◆ Given task ◆
Extract each line where the string "handed" shows up.

◆ Supplied material ◆
··········
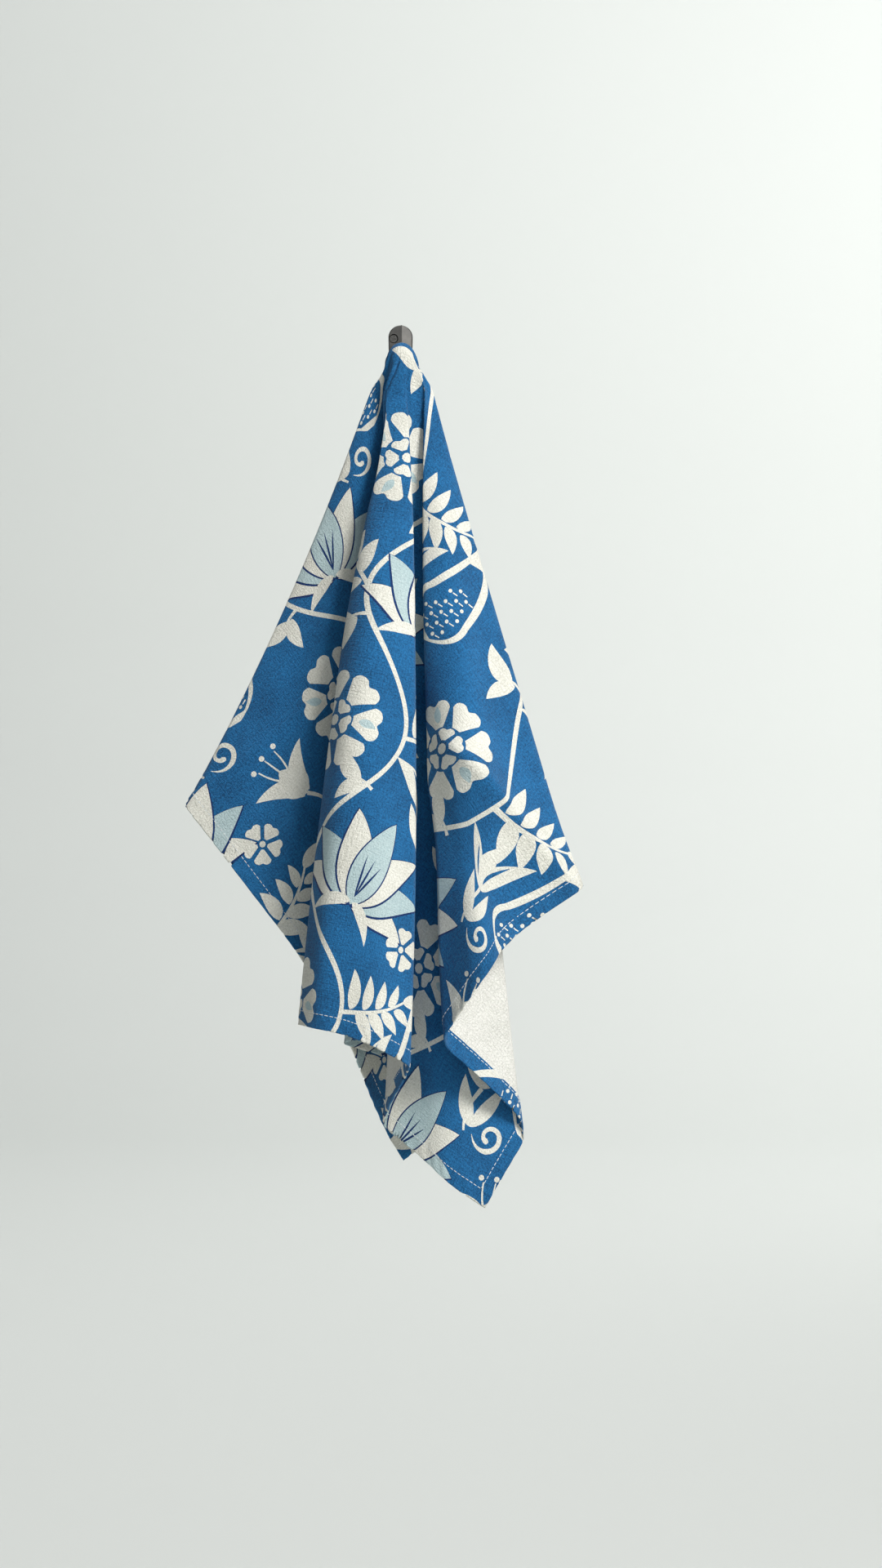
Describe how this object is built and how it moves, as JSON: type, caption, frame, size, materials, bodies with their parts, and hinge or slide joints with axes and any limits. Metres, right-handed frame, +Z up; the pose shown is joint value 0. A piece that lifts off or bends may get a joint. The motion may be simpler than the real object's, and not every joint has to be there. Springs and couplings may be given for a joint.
{
  "type": "tea towel on a wall hook",
  "caption": "Printed cotton tea towel that hangs in deep folds by its top hem from a plain screwed wall hook.",
  "frame": {"origin": "centre of the hook plate's back face, which lies on the wall", "axes": "+Y into the wall, +Z up, +X to the right of someone who faces the wall"},
  "size_m": [0.2728, 0.1419, 0.6285],
  "materials": {
    "cotton": "woven cotton, printed on one side",
    "gunmetal": "satin, dark grey plating",
    "screw_steel": "satin"
  },
  "bodies": {
    "root": {"towel": "cotton", "hook": "gunmetal", "screw": "screw_steel"}
  },
  "joints": []
}
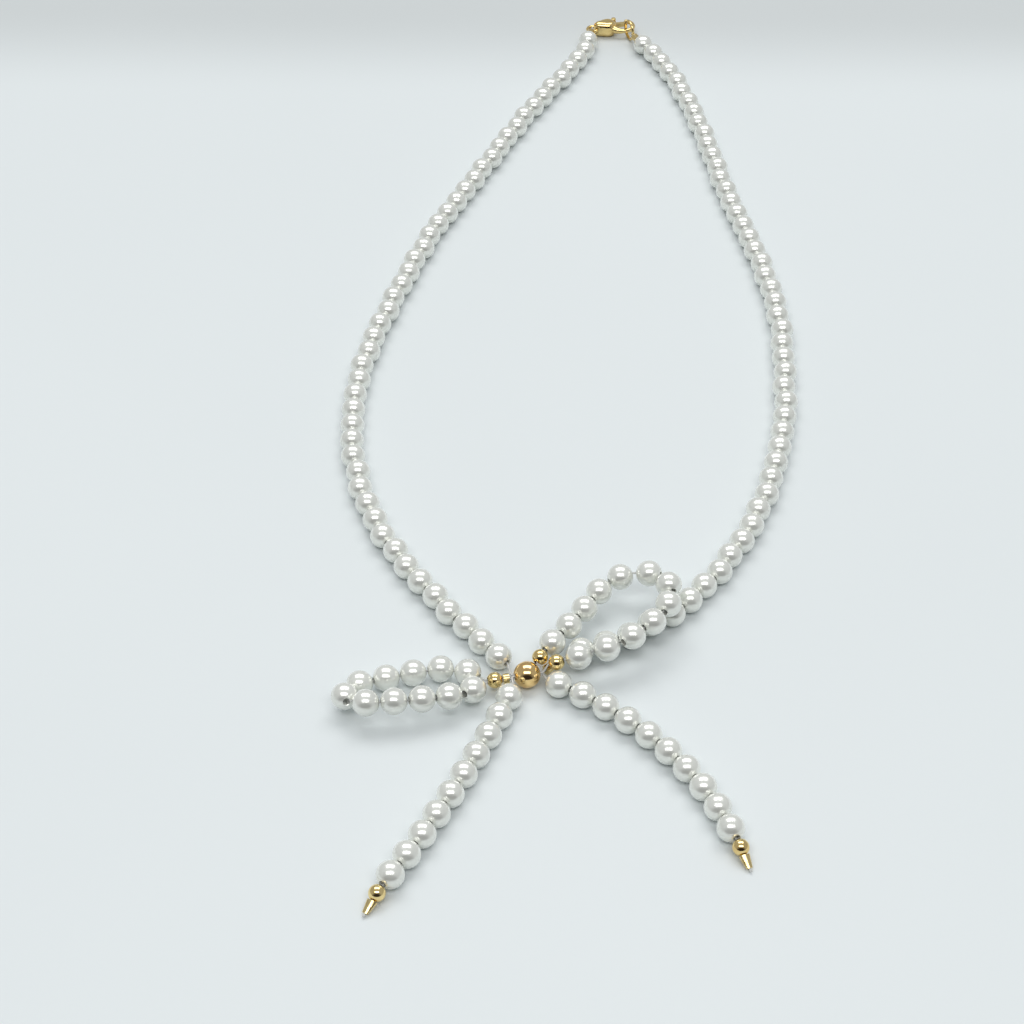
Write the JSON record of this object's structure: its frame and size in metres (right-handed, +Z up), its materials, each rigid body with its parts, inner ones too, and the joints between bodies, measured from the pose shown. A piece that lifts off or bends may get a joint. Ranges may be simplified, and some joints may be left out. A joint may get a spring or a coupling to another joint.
{
  "type": "eyeglasses chain strap",
  "caption": "Beaded pearl strap closed by a lobster clasp and end ring, with a knotted beaded bow of two loops and two hanging tails tipped with gold beads.",
  "frame": {"origin": "on the floor under the centre of the bow's large gold bead, where the strap lies spread out", "axes": "+Y from the bow to the clasp, +Z up from the floor, +X to the clasp lever's free side"},
  "size_m": [0.0776, 0.2372, 0.0083],
  "materials": {
    "pearl": "glossy",
    "thread": "satin",
    "gold": "polished",
    "spring_steel": "satin"
  },
  "bodies": {
    "knot": {"centre_gold_bead": "gold", "left_knot_crimp": "gold", "left_small_gold_bead": "gold", "upper_small_gold_bead": "gold", "outer_small_gold_bead": "gold", "right_knot_crimp": "gold", "left_strand_knot_thread": "thread", "left_tail_knot_thread": "thread", "right_strand_knot_thread": "thread", "right_tail_knot_thread": "thread"},
    "left_lower": {"left_lower_pearls": "pearl", "left_lower_thread": "thread"},
    "left_middle": {"left_middle_pearls": "pearl", "left_middle_thread": "thread"},
    "left_upper": {"left_upper_pearls": "pearl", "left_upper_thread": "thread", "left_end_crimp": "gold", "left_thread_eye": "thread"},
    "clasp": {"clasp_body": "gold", "clasp_pin": "gold", "clasp_lever_spring": "spring_steel"},
    "clasp_lever": {"clasp_lever": "gold"},
    "right_lower": {"right_lower_pearls": "pearl", "right_lower_thread": "thread"},
    "right_middle": {"right_middle_pearls": "pearl", "right_middle_thread": "thread"},
    "right_upper": {"right_upper_pearls": "pearl", "right_upper_thread": "thread", "right_end_crimp": "gold", "right_thread_eye": "thread"},
    "end_ring": {"end_ring": "gold"},
    "left_loop": {"left_loop_pearls": "pearl", "left_loop_thread": "thread"},
    "right_loop": {"right_loop_pearls": "pearl", "right_loop_thread": "thread"},
    "left_tail": {"left_tail_pearls": "pearl", "left_tail_thread": "thread", "left_tail_end_bead": "gold", "left_tail_crimp": "gold"},
    "right_tail": {"right_tail_pearls": "pearl", "right_tail_thread": "thread", "right_tail_end_bead": "gold", "right_tail_crimp": "gold"}
  },
  "joints": [
    {"name": "left_strand_swing", "type": "hinge", "parent": "knot", "child": "left_lower", "pos_m": [-0.0029, 0.0022, 0.002], "axis": [0, 0, 1], "range_deg": [-8, 8]},
    {"name": "left_middle_bend", "type": "hinge", "parent": "left_lower", "child": "left_middle", "pos_m": [-0.0295, 0.0593, 0.002], "axis": [0, 0, 1], "range_deg": [-1.6, 1.6]},
    {"name": "left_upper_bend", "type": "hinge", "parent": "left_middle", "child": "left_upper", "pos_m": [-0.0149, 0.1218, 0.002], "axis": [0, 0, 1], "range_deg": [-3.7, 3.7]},
    {"name": "clasp_swivel", "type": "hinge", "parent": "left_upper", "child": "clasp", "pos_m": [0.01255, 0.18981, 0.002], "axis": [0, 0, 1], "range_deg": [-3.5, 3.5]},
    {"name": "clasp_lever_open", "type": "hinge", "parent": "clasp", "child": "clasp_lever", "pos_m": [0.01568, 0.19141, 0.0016], "axis": [0, 0, -1], "range_deg": [0, 20], "stiffness_Nm_per_rad": 0.0005, "springref_deg": -28.65},
    {"name": "right_lower_swing", "type": "hinge", "parent": "knot", "child": "right_lower", "pos_m": [0.0061, 0.0043, 0.002], "axis": [0, 0, 1], "range_deg": [-4, 4]},
    {"name": "right_middle_bend", "type": "hinge", "parent": "right_lower", "child": "right_middle", "pos_m": [0.0415, 0.0543, 0.002], "axis": [0, 0, 1], "range_deg": [-1.9, 1.9]},
    {"name": "right_upper_bend", "type": "hinge", "parent": "right_middle", "child": "right_upper", "pos_m": [0.0389, 0.1183, 0.002], "axis": [0, 0, 1], "range_deg": [-3, 3]},
    {"name": "end_ring_swivel", "type": "hinge", "parent": "right_upper", "child": "end_ring", "pos_m": [0.02093, 0.18672, 0.002], "axis": [0, 0, 1], "range_deg": [-8.4, 8.4]},
    {"name": "left_loop_lift", "type": "hinge", "parent": "knot", "child": "left_loop", "pos_m": [-0.00594, -0.00126, 0.0018], "axis": [-0.2071, 0.9783, 0], "range_deg": [0, 40]},
    {"name": "right_loop_lift", "type": "hinge", "parent": "knot", "child": "right_loop", "pos_m": [0.00246, 0.00344, 0.00349], "axis": [0.8132, -0.5771, 0.075], "range_deg": [0, 20]},
    {"name": "left_tail_swing", "type": "hinge", "parent": "knot", "child": "left_tail", "pos_m": [-0.0019, -0.0026, 0.002], "axis": [0, 0, 1], "range_deg": [-20, 25]},
    {"name": "right_tail_swing", "type": "hinge", "parent": "knot", "child": "right_tail", "pos_m": [0.0029, -0.0009, 0.002], "axis": [0, 0, 1], "range_deg": [-30, 6]}
  ],
  "couplings": [
    {"joint": "left_middle_bend", "follows": "left_strand_swing", "ratio": -0.16593},
    {"joint": "left_upper_bend", "follows": "left_strand_swing", "ratio": -0.42842},
    {"joint": "right_lower_swing", "follows": "left_strand_swing", "ratio": 0.4749},
    {"joint": "right_middle_bend", "follows": "left_strand_swing", "ratio": 0.20061},
    {"joint": "right_upper_bend", "follows": "left_strand_swing", "ratio": 0.34528},
    {"joint": "clasp_swivel", "follows": "left_strand_swing", "ratio": -0.40565},
    {"joint": "end_ring_swivel", "follows": "left_strand_swing", "ratio": -1.0208}
  ]
}
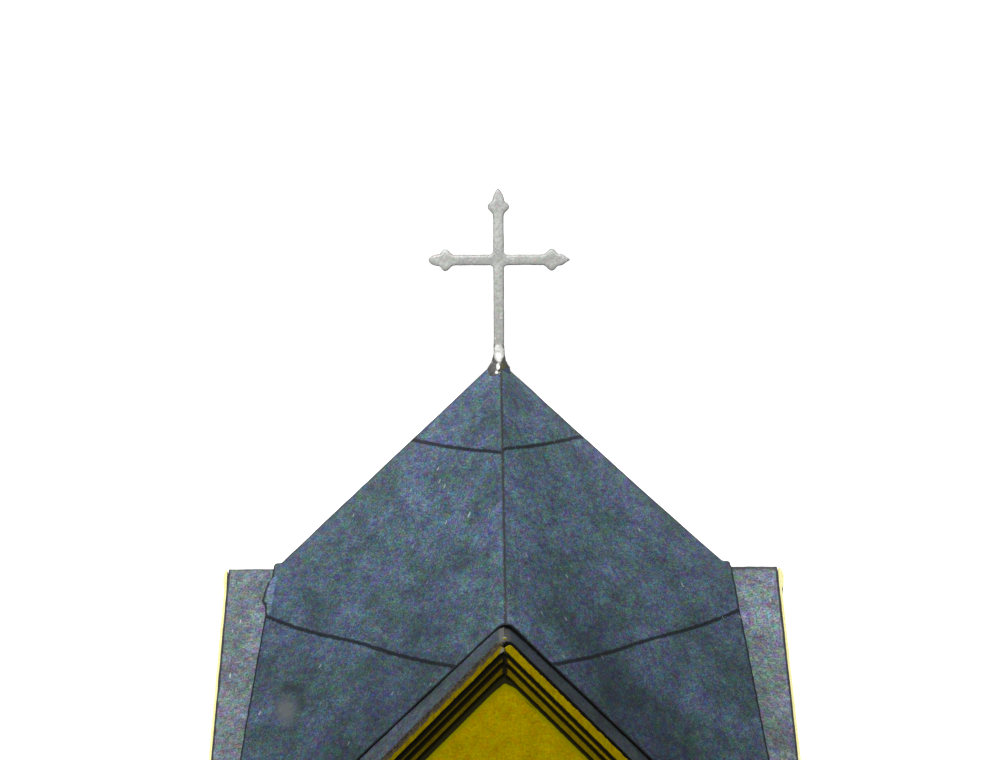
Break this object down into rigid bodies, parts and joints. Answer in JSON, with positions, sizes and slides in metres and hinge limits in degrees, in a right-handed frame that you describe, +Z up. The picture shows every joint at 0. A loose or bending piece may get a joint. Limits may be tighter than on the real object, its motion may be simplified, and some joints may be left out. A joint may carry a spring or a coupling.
{
  "type": "card model church tower head with four gables and a cross",
  "caption": "Head of a card model church tower: a blue pyramid roof set over yellow gables with layered cornices, topped by a budded cross.",
  "frame": {"origin": "on the floor under the apex, in the middle of the square of walls that the model stands on", "axes": "+Z up along the shaft of the cross, -Y out of the front gable, +X to the right of someone who faces the front gable"},
  "size_m": [0.0362, 0.0362, 0.0462],
  "materials": {
    "slate_print": "matte",
    "yellow_print": "matte",
    "silver_paint": "satin",
    "dried_glue": "gloss"
  },
  "bodies": {
    "root": {"roof_front_right": "slate_print", "front_hood_left": "slate_print", "front_fascia_left": "yellow_print", "front_middle_strip_left": "yellow_print", "front_inner_strip_left": "yellow_print", "front_hood_right": "slate_print", "front_fascia_right": "yellow_print", "front_middle_strip_right": "yellow_print", "front_inner_strip_right": "yellow_print", "front_gable_wall": "yellow_print", "roof_right_back": "slate_print", "right_hood_left": "slate_print", "right_fascia_left": "yellow_print", "right_middle_strip_left": "yellow_print", "right_inner_strip_left": "yellow_print", "right_hood_right": "slate_print", "right_fascia_right": "yellow_print", "right_middle_strip_right": "yellow_print", "right_inner_strip_right": "yellow_print", "right_gable_wall": "yellow_print", "roof_back_left": "slate_print", "back_hood_left": "slate_print", "back_fascia_left": "yellow_print", "back_middle_strip_left": "yellow_print", "back_inner_strip_left": "yellow_print", "back_hood_right": "slate_print", "back_fascia_right": "yellow_print", "back_middle_strip_right": "yellow_print", "back_inner_strip_right": "yellow_print", "back_gable_wall": "yellow_print", "roof_left_front": "slate_print", "left_hood_left": "slate_print", "left_fascia_left": "yellow_print", "left_middle_strip_left": "yellow_print", "left_inner_strip_left": "yellow_print", "left_hood_right": "slate_print", "left_fascia_right": "yellow_print", "left_middle_strip_right": "yellow_print", "left_inner_strip_right": "yellow_print", "left_gable_wall": "yellow_print", "cross": "silver_paint", "cross_glue": "dried_glue"}
  },
  "joints": []
}
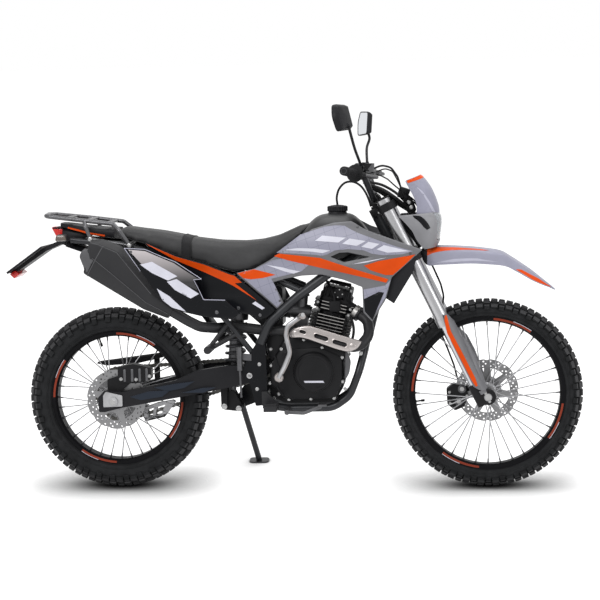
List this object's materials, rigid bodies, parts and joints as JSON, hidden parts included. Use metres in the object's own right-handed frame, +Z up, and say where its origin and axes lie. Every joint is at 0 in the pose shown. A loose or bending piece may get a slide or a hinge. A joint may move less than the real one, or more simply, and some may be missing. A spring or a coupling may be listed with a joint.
{
  "type": "dirt bike",
  "caption": "Upright single-cylinder trail motorcycle with knobbly tyres on wire wheels, long-travel fork, luggage rack and mirrors, leaning on its side stand.",
  "frame": {"origin": "on the floor, under the middle of the bounding box, with the machine leaning on its side stand", "axes": "+X forward, +Y to the rider's left, +Z up; the machine leans 9 degrees to its left about X"},
  "size_m": [2.095, 0.8238, 1.4364],
  "materials": {
    "black_plastic": "fine moulded grain",
    "chain_steel": "oiled",
    "chrome_tube": "polished",
    "disc_steel": "turned",
    "engine_black": "satin black heat paint",
    "exhaust_black": "matt black heat paint",
    "frame_black": "satin black paint",
    "lamp_red": "gloss",
    "lens_clear": "clear",
    "panel_black": "gloss",
    "panel_grey": "gloss",
    "rim_alloy": "satin with red-orange bands",
    "rubber_black": "matt",
    "seat_vinyl": "grained vinyl",
    "shield_steel": "brushed",
    "silver_alloy": "satin silver",
    "spoke_steel": "bright",
    "spring_steel": "gloss",
    "tank_black": "satin moulded",
    "tyre_rubber": "matt"
  },
  "bodies": {
    "chassis": {"main_frame": "frame_black", "engine_cradle": "frame_black", "subframe": "frame_black", "swingarm": "black_plastic", "arm_hardware": "silver_alloy", "drive_chain": "chain_steel", "chain_guides": "silver_alloy", "rear_shock": "spring_steel", "shock_linkage": "silver_alloy", "crankcase": "engine_black", "clutch_cover": "engine_black", "cylinder": "engine_black", "cylinder_head": "engine_black", "carburettor": "silver_alloy", "airbox": "black_plastic", "exhaust_header": "exhaust_black", "heat_shield": "shield_steel", "muffler": "exhaust_black", "number_panel": "panel_black", "fuel_tank": "tank_black", "fuel_cap": "black_plastic", "tank_vent_hose": "rubber_black", "seat": "seat_vinyl", "shrouds": "panel_grey", "shroud_ducts": "black_plastic", "side_panels": "panel_black", "rear_fender": "black_plastic", "rear_lights": "lamp_red", "plate_holder": "black_plastic", "luggage_rack": "frame_black", "foot_pegs": "silver_alloy", "foot_controls": "silver_alloy", "kick_starter": "silver_alloy", "rear_brake_caliper": "engine_black"},
    "steering": {"triple_clamps": "silver_alloy", "fork_outer_tubes": "silver_alloy", "fork_legs": "chrome_tube", "fork_guards": "panel_grey", "front_axle": "spoke_steel", "handlebar": "frame_black", "grips": "rubber_black", "hand_controls": "engine_black", "mirrors": "black_plastic", "instrument": "black_plastic", "headlight_mask": "panel_grey", "headlight": "lens_clear", "front_fender": "panel_grey", "front_brake_caliper": "engine_black", "front_brake_hose": "rubber_black", "control_cables": "rubber_black"},
    "front_wheel": {"front_tyre": "tyre_rubber", "front_rim": "rim_alloy", "front_hub": "spoke_steel", "front_brake_disc": "disc_steel"},
    "rear_wheel": {"rear_tyre": "tyre_rubber", "rear_rim": "rim_alloy", "rear_hub": "spoke_steel", "rear_brake_disc": "disc_steel", "rear_sprocket": "disc_steel"},
    "side_stand": {"side_stand": "frame_black"}
  },
  "joints": [
    {"name": "steering_head", "type": "hinge", "parent": "chassis", "child": "steering", "pos_m": [0.35338, -0.05053, 0.90996], "axis": [-0.4337, 0.141, 0.89], "range_deg": [-42, 42], "deforming": ["tank_vent_hose"]},
    {"name": "front_wheel_spin", "type": "hinge", "parent": "steering", "child": "front_wheel", "pos_m": [0.7025, -0.14056, 0.34152], "axis": [0, 0.9877, -0.1564], "continuous": true},
    {"name": "rear_wheel_spin", "type": "hinge", "parent": "chassis", "child": "rear_wheel", "pos_m": [-0.6575, -0.14197, 0.33263], "axis": [0, 0.9877, -0.1564], "continuous": true},
    {"name": "side_stand_fold", "type": "hinge", "parent": "chassis", "child": "side_stand", "pos_m": [-0.2215, -0.02237, 0.2823], "axis": [0, 0.97, 0.2432], "range_deg": [0, 98]}
  ]
}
··········
◆ Answer to the problem ◆
Describe how this object is built and how it moves, as JSON: type, caption, frame, size, materials, bodies with their parts, and hinge or slide joints with axes and any limits. Metres, right-handed frame, +Z up; the pose shown is joint value 0. A piece that lifts off or bends may get a joint. The motion may be simpler than the real object's, and not every joint has to be there. Springs and couplings may be given for a joint.
Write the JSON record of this object's structure: its frame and size in metres (right-handed, +Z up), its materials, each rigid body with its parts, inner ones too, and the joints between bodies, measured from the pose shown. A piece that lifts off or bends may get a joint. Ranges may be simplified, and some joints may be left out. A joint may get a spring or a coupling to another joint.
Break this object down into rigid bodies, parts and joints. Answer in JSON, with positions, sizes and slides in metres and hinge limits in degrees, in a right-handed frame that you describe, +Z up. The picture shows every joint at 0. A loose or bending piece may get a joint. Limits may be tighter than on the real object, its motion may be simplified, and some joints may be left out. A joint may carry a spring or a coupling.
List this object's materials, rigid bodies, parts and joints as JSON, hidden parts included. Use metres in the object's own right-handed frame, +Z up, and say where its origin and axes lie. Every joint is at 0 in the pose shown. A loose or bending piece may get a slide or a hinge. A joint may move less than the real one, or more simply, and some may be missing. A spring or a coupling may be listed with a joint.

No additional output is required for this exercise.